Let's take a look at the ancient translations, starting with the targums, which were the "official" translations into Aramaic, together with explanatory material, that can often be used to clear up the meaning of the hebrew at least as understood by the rabbis. They all use the verb qym, meaning "to survive", because they understand the idiom "to stand" in this case means to not die.

  • Neofiti[1]: but if he survives a day or two
  • Onqelos[2]: But if he will survive for a day or two days

Now the LXX[4]:

  • ἐὰν δὲ διαβιώσῃ ἡμέραν μίαν ἢ δύο (But if he survives one day or two)

Clementine Vulgate[5]:

  • Sin autem uno die vel duobus supervixerit [but if he survives a day or two]

The 1985 Jewish Publication Society Tanakh[3]:

  • But if he survives a day or two, he is not to be avenged

Lexham English Bible:

  • Yet if he survives a day or two days


  • But if the slave survives a day or two

NRSV (1989):

  • But if the slave survives a day or two


  • if the injured servant survives one or two days


  • Notwithstanding, if he continue a day or two,

Douay-Rheims (based on Vulgate):

  • But if the party remain alive a day or two

It's really hard to think of a less difficult passage to translate, or one in which there has historically been more unanimity.

Until very recently -- when a small number of (obscure) translations started to trickle out late in the 20th Century, which apparently found the Hebrew ambiguous or even cryptic. They argued that there was either a missing "after" or a missing "within", and so the text should read "if the slave stands after one or two days" or a slave [literally] stands up within one or two days, and all of a sudden an offensive scripture was made more palatable to modern tastes. But this is not good hermeneutics, and is not justified by the text.

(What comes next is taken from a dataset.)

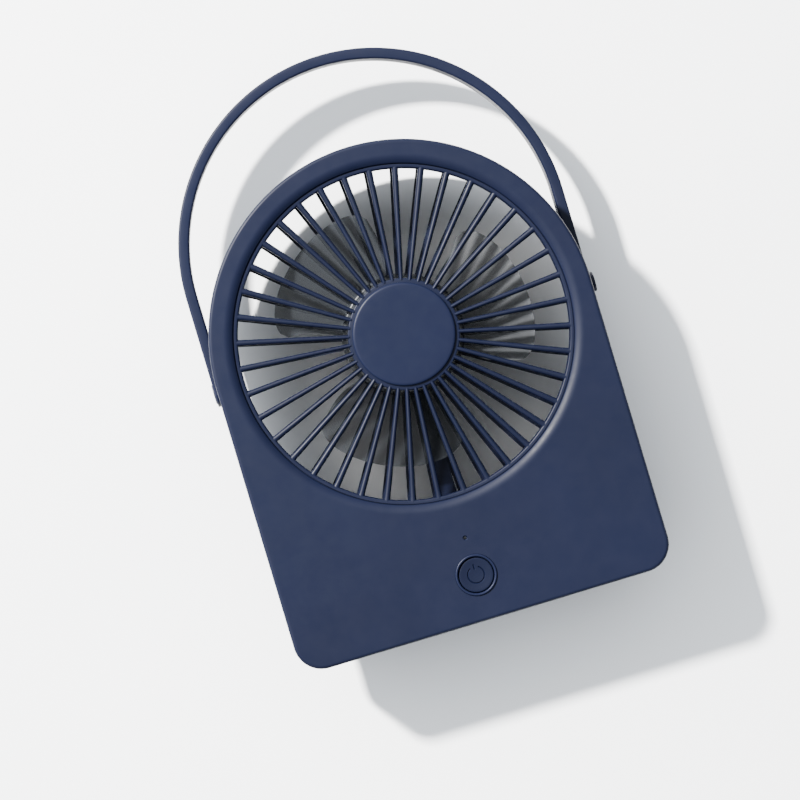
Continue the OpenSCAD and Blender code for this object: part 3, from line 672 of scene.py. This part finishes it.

[1] Kevin Cathcart, Michael Maher, and Martin McNamara, eds., The Aramaic Bible: Targum Neofiti 1: Exodus and Targum Pseudo-Jonathan: Exodus, trans. Martin McNamara, Michael Maher, and Robert Hayward, vol. 2 (Collegeville, MN: The Liturgical Press, 1994), Ex 21:21.

[2] Kevin Cathcart, Michael Maher, and Martin McNamara, eds., The Aramaic Bible: The Targum of Onqelos to Exodus, trans. Bernard Grossfeld, vol. 7 (Collegeville, MN: Liturgical Press, 1990), Ex 21:21.

[3] Jewish Publication Society, Tanakh: The Holy Scriptures (Philadelphia: Jewish Publication Society, 1985), Ex 21:21.

[4] Randall Tan and David A. deSilva, Logos Bible Software, The Lexham Greek-English Interlinear Septuagint: Rahlfs Edition (Logos Bible Software, 2009),

[5] Biblia Sacra Juxta Vulgatam Clementinam., Ed. electronica. (Bellingham, WA: Logos Bible Software, 2005), Ex 21:21.